What traditions revolve around your dining room? Do you have a favorite piece of silverware, tableware, or dining-room furniture? What is it about this object or group of objects that makes it special to you?
When growing up in the Chicago area, I had no idea about the wondrous missions (except for the Alamo of course) that the Spanish had built in Texas. Little did I know that many years later, I would not only have developed a deep appreciation for these historic missions, but that I’d be living in Houston, and the plates on which my grandmother served tuna fish sandwiches to me and my brother in the 1960s would today be collector’s items.

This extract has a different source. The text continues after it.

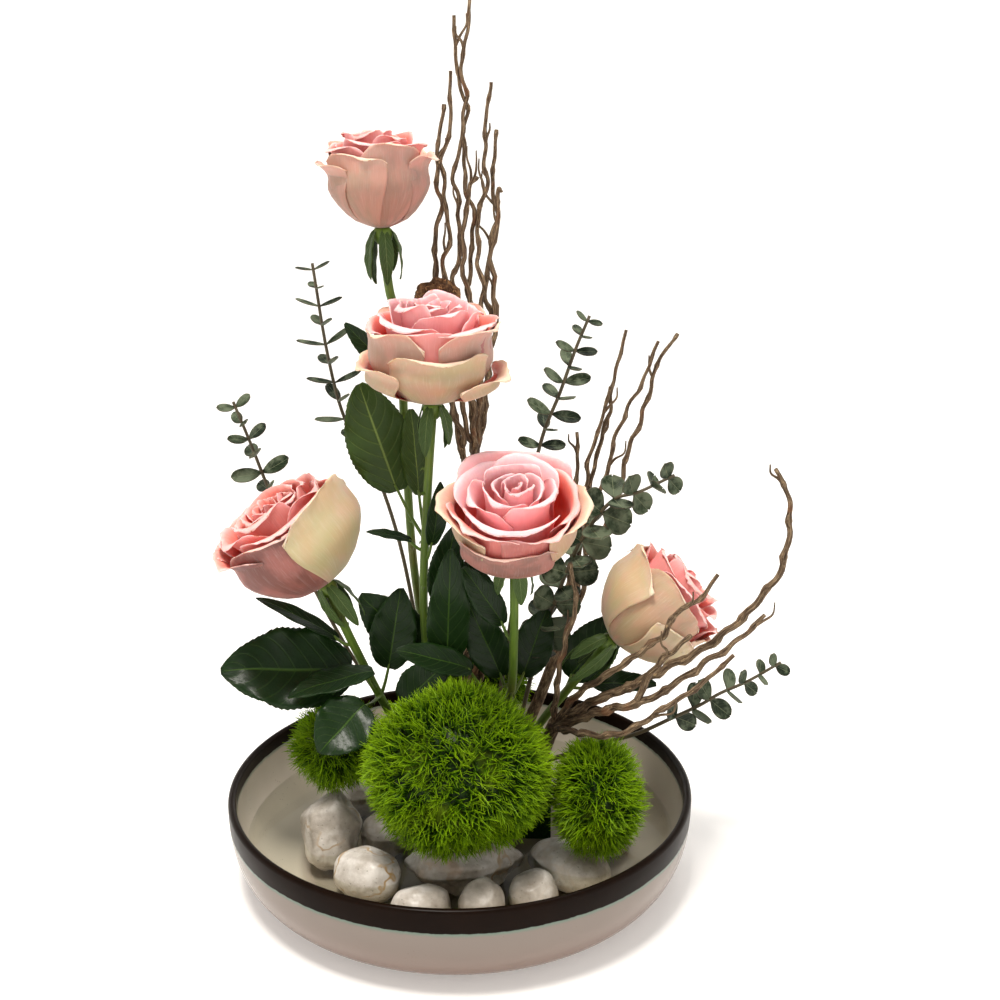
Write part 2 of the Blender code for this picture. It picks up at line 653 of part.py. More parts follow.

Over the years my cherished set of San Jose Mission “calla lily” plates, cups, bowls and saucers (even a tiny creamer) has traveled from San Antonio to Chicago, Florida, and then back home to Texas. I look at them and I remember my grandmother, her kitchen and back porch, and the nook in which the three of us sat to have lunch so many years ago.
-Kimberly Bjork Lykins, Executive Director, Texas Foundation for the Arts
Shown: San Jose Mission plates passed down to me from my grandmother.
Further info: San Jose Mission, San Antonio, Texas (1920s-1950s)
Ethel Harris established her “Mexican Arts & Crafts” workshop to train and create jobs for Mexican craftsmen while preserving the arts and crafts traditions. The production consisted of wrought iron tile tables, pottery and tiles. The tiles were glazed in very brilliant colors. The images on the tiles were often Mexican workers and dancers, scenes of Mission life, cowboys, Texas animals and flowers.